You have so much storytelling and dramatic potential in resolving the argument of which superhero’s approach is best at protecting the innocent. Both Superman and Batman have been successful using their approaches to date. Neither is going to be inclined to see the other’s point of view, at least not easily. Will one view triumph over the other? Or, are we going to see the characters modify their approaches based on what they’ve learned from the other? Personally, that’s a dramatic question that I would love to see answered.
As I said earlier, the announcement of the Superman and Batman movie has been a long time in coming. Let’s hope that the powers that be ensure that it’s an awesome movie so that fans in 2015 are going to be able to sit back in the theater with smiles on their faces and say, one last time, “it’s about damned time.”

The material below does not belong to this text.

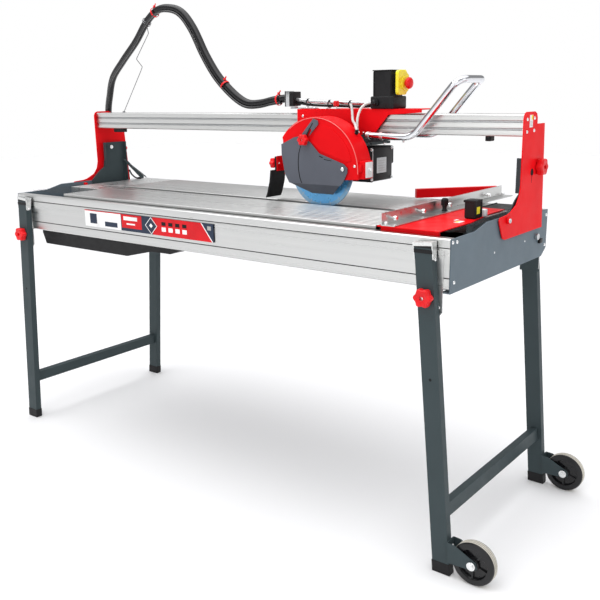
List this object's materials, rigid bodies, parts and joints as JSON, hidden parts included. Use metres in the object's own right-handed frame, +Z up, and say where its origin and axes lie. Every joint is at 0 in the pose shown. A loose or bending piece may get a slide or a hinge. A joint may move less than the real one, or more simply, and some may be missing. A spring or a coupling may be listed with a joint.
{
  "type": "bridge tile saw",
  "caption": "Long-bed wet tile saw: cutting head on rollers along a tilting beam over ribbed tables and a water tray, on folding legs with transport wheels.",
  "frame": {"origin": "on the floor, under the middle of the machine's overall footprint, leaving out the two free hoses", "axes": "+X along the cutting line towards the wheeled end, +Y away from the operator, +Z up"},
  "size_m": [2.11, 0.832, 1.6396],
  "materials": {
    "aluminium": "satin anodised extrusion with fine lengthwise draw lines",
    "zinc": "bright zinc-plated sheet steel",
    "steel": "turned and drawn bare steel",
    "chrome": "polished chrome-plated tube",
    "red_paint": "smooth signal-red powder coat",
    "blue_grey_paint": "satin blue-grey powder coat",
    "dark_grey_paint": "satin dark grey-green powder coat",
    "cover_grey_paint": "satin mid-grey powder coat",
    "black_paint": "semi-gloss black painted casting",
    "black_plastic": "fine-grained moulded black plastic",
    "red_plastic": "moulded red plastic with a soft shine",
    "yellow_plastic": "moulded yellow plastic with a soft shine",
    "pale_hose": "milky flexible plastic tube",
    "rubber": "matt black rubber",
    "blade_blue": "blue lacquered steel disc with a sintered rim",
    "wheel_rubber": "solid black rubber tread on a moulded hub"
  },
  "bodies": {
    "frame": {"front_rail": "aluminium", "rear_rail": "aluminium", "side_plate_left": "blue_grey_paint", "side_plate_right": "blue_grey_paint", "front_table": "aluminium", "rear_table": "aluminium", "cross_plate_left": "zinc", "cross_plate_right": "zinc", "tower_left": "dark_grey_paint", "tower_right": "dark_grey_paint", "water_tray": "black_plastic", "water_pump": "black_plastic"},
    "gauge_slide": {"gauge_base": "red_paint", "gauge_clamp_box": "black_plastic"},
    "gauge_turn": {"gauge_fence": "aluminium", "gauge_arm": "red_paint"},
    "gauge_knob": {"gauge_knob": "black_plastic"},
    "bridge": {"upright_left": "red_paint", "upright_right": "red_paint", "beam": "aluminium", "travel_stop_left": "rubber", "travel_stop_right": "rubber", "hose_support_wire": "steel", "power_hose": "rubber"},
    "tilt_knob_left": {"tilt_knob_left": "red_plastic"},
    "tilt_knob_right": {"tilt_knob_right": "red_plastic"},
    "carriage": {"carriage_body": "red_paint", "switch_box": "black_plastic", "hose_carrier": "steel", "water_hose": "pale_hose"},
    "guide_roller_left": {"guide_roller_left": "black_plastic"},
    "guide_roller_right": {"guide_roller_right": "black_plastic"},
    "switch_cover": {"switch_cover": "yellow_plastic"},
    "stop_button": {"stop_button": "red_plastic"},
    "lock_knob": {"lock_knob": "red_plastic"},
    "head": {"head_arm": "dark_grey_paint", "handle": "chrome", "motor_housing": "black_paint", "blade_guard": "red_paint", "splash_flap": "rubber"},
    "spindle": {"motor_rotor": "steel", "blade": "blade_blue", "blade_flange": "steel"},
    "side_cover": {"side_cover": "cover_grey_paint"},
    "cover_knob": {"cover_knob": "red_plastic"},
    "flap_knob": {"flap_knob": "red_plastic"},
    "leg_left": {"leg_front_left": "dark_grey_paint", "leg_rear_left": "dark_grey_paint", "leg_crossbar_left": "dark_grey_paint"},
    "leg_right": {"leg_front_right": "dark_grey_paint", "leg_rear_right": "dark_grey_paint", "leg_crossbar_right": "dark_grey_paint", "wheel_fork_front": "dark_grey_paint", "wheel_fork_rear": "dark_grey_paint"},
    "leg_catch_left": {"leg_catch_left": "zinc"},
    "leg_catch_right": {"leg_catch_right": "zinc"},
    "leg_knob_left": {"leg_knob_left": "red_plastic"},
    "leg_knob_right": {"leg_knob_right": "red_plastic"},
    "wheel_front": {"wheel_front": "wheel_rubber"},
    "wheel_rear": {"wheel_rear": "wheel_rubber"}
  },
  "joints": [
    {"name": "bridge_tilt", "type": "hinge", "parent": "frame", "child": "bridge", "pos_m": [-0.06475, -0.041, 0.942], "axis": [1, 0, 0], "range_deg": [0, 45], "deforming": ["splash_flap"]},
    {"name": "carriage_travel", "type": "slide", "parent": "bridge", "child": "carriage", "axis": [1, 0, 0], "range_m": [-0.96, 0.25], "deforming": ["power_hose"]},
    {"name": "guide_roller_left_spin", "type": "hinge", "parent": "carriage", "child": "guide_roller_left", "pos_m": [0.13525, 0.1455, 1.205], "axis": [0, 0, 1], "continuous": true},
    {"name": "guide_roller_right_spin", "type": "hinge", "parent": "carriage", "child": "guide_roller_right", "pos_m": [0.25525, 0.1455, 1.205], "axis": [0, 0, 1], "continuous": true},
    {"name": "head_lift", "type": "hinge", "parent": "carriage", "child": "head", "pos_m": [0.09325, 0.106, 1.135], "axis": [0, -1, 0], "range_deg": [0, 4], "deforming": ["water_hose"]},
    {"name": "blade_spin", "type": "hinge", "parent": "head", "child": "spindle", "pos_m": [0.24685, -0.05, 1.06], "axis": [0, 1, 0], "continuous": true},
    {"name": "side_cover_swing", "type": "hinge", "parent": "head", "child": "side_cover", "pos_m": [0.36525, -0.0986, 1.068], "axis": [0, 1, 0], "range_deg": [-6, 0]},
    {"name": "cover_knob_turn", "type": "hinge", "parent": "head", "child": "cover_knob", "pos_m": [0.21885, -0.104, 1.1558], "axis": [0, -1, 0], "range_deg": [0, 180]},
    {"name": "flap_knob_turn", "type": "hinge", "parent": "head", "child": "flap_knob", "pos_m": [0.05325, -0.05, 1.072], "axis": [-1, 0, 0], "range_deg": [0, 180]},
    {"name": "switch_cover_lift", "type": "hinge", "parent": "carriage", "child": "switch_cover", "pos_m": [0.46275, 0.081, 1.366], "axis": [0, -1, 0], "range_deg": [0, 100]},
    {"name": "stop_button_press", "type": "slide", "parent": "switch_cover", "child": "stop_button", "axis": [-1, 0, 0], "range_m": [0, 0.004], "stiffness_N_per_m": 600, "springref_m": -0.003},
    {"name": "lock_knob_turn", "type": "hinge", "parent": "carriage", "child": "lock_knob", "pos_m": [0.23525, 0.049, 1.256], "axis": [0, 0, 1], "range_deg": [0, 180]},
    {"name": "tilt_knob_left_turn", "type": "hinge", "parent": "bridge", "child": "tilt_knob_left", "pos_m": [-1.02275, 0.188, 1.077], "axis": [-1, 0, 0], "range_deg": [0, 180]},
    {"name": "tilt_knob_right_turn", "type": "hinge", "parent": "bridge", "child": "tilt_knob_right", "pos_m": [0.89325, 0.161, 1.077], "axis": [1, 0, 0], "range_deg": [0, 180]},
    {"name": "gauge_travel", "type": "slide", "parent": "frame", "child": "gauge_slide", "axis": [1, 0, 0], "range_m": [-0.25, 0]},
    {"name": "gauge_angle", "type": "hinge", "parent": "gauge_slide", "child": "gauge_turn", "pos_m": [0.68725, -0.032, 0.9503], "axis": [0, 0, -1], "range_deg": [-12, 12]},
    {"name": "gauge_knob_turn", "type": "hinge", "parent": "gauge_turn", "child": "gauge_knob", "pos_m": [0.68725, -0.032, 0.954], "axis": [0, 0, 1], "range_deg": [0, 180]},
    {"name": "leg_fold_left", "type": "hinge", "parent": "frame", "child": "leg_left", "pos_m": [-0.95935, -0.044, 0.784], "axis": [0, -1, 0], "range_deg": [0, 85]},
    {"name": "leg_fold_right", "type": "hinge", "parent": "frame", "child": "leg_right", "pos_m": [0.82985, -0.044, 0.784], "axis": [0, 1, 0], "range_deg": [0, 85]},
    {"name": "leg_catch_left_swing", "type": "hinge", "parent": "leg_left", "child": "leg_catch_left", "pos_m": [-0.95025, -0.3795, 0.8886], "axis": [0.9962, 0, -0.0865], "range_deg": [0, 110]},
    {"name": "leg_catch_right_swing", "type": "hinge", "parent": "leg_right", "child": "leg_catch_right", "pos_m": [0.82075, -0.3795, 0.8886], "axis": [0.9962, 0, 0.0865], "range_deg": [0, 110]},
    {"name": "leg_knob_left_turn", "type": "hinge", "parent": "frame", "child": "leg_knob_left", "pos_m": [-0.95935, -0.3925, 0.784], "axis": [0, -1, 0], "range_deg": [0, 180]},
    {"name": "leg_knob_right_turn", "type": "hinge", "parent": "frame", "child": "leg_knob_right", "pos_m": [0.82985, -0.3925, 0.784], "axis": [0, -1, 0], "range_deg": [0, 180]},
    {"name": "wheel_front_spin", "type": "hinge", "parent": "leg_right", "child": "wheel_front", "pos_m": [0.99225, -0.379, 0.0625], "axis": [0, 1, 0], "continuous": true},
    {"name": "wheel_rear_spin", "type": "hinge", "parent": "leg_right", "child": "wheel_rear", "pos_m": [0.99225, 0.291, 0.0625], "axis": [0, 1, 0], "continuous": true}
  ],
  "couplings": [
    {"joint": "guide_roller_left_spin", "follows": "carriage_travel", "rad_per_m": -60.606},
    {"joint": "guide_roller_right_spin", "follows": "carriage_travel", "rad_per_m": -60.606}
  ]
}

One final note: In recent years, DC comics has been playing up Batman as a master planner, and the only character in the DC universe who could take down Superman. While scriptwriters may be tempted to have this actually played out on film, the caution I would give is that the Batman has to earn it. If he takes down Superman without breaking a sweat, then it just cheapens the entire movie. You may as well get George Clooney back to play Batman – you remember, the actor who apologized for killing of the Batman franchise?
One of the most basic rules of storytelling is that every victory a character experiences has to be earned in order to be worthwhile.